Not exactly sure but I'll just assume around 20,000 for the capacity of the Nutter Center. I don't think that many M&M's are eaten by a single person, so I'll assume around 5 packets a year? Around 20 pieces of M&M's per packet would gives us gives us 100 M&M's per person, so E6 total.
The Nutter Center can hold 10,400 people. Can't find how many are eaten by one person a year, but there are 400,000,000 produced each day, so 1.46E9 M&M's produced each year. Divide that by the world population gives us 19 M&M's a year per person. 10,400*19 gives us a final answer of E5.
What is the number of people over the age of 90 in the world divided by the number of children under the age of 15 in Australia?

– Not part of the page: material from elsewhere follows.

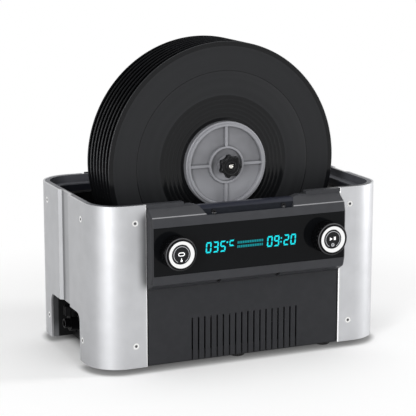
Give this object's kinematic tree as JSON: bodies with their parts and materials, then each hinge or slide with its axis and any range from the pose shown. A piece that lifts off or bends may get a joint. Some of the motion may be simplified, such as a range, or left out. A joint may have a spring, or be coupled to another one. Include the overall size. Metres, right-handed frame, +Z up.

7E9 people worldwide, about 1.5E-3 proportion are over 90 years old - therefore, E7 people worldwide over age 90. The population of Australia is in the range of 8E7, approximately 1/6 are under age 15 so around E7. Fermi Answer: 0
It's hard to find good data, but according to population pyramids approximately 20 million people worldwide are over the age of 90 - 2E7. 18% of Australia is under age 15, but I overestimated; the total population of Australia is around 25 million - hence, 4.4E6 people.
Dividing yields Fermi Answer: 1
How many times have AK-47s been fired in the entirety of human history through the end of 2016? (i.e. total number of shots)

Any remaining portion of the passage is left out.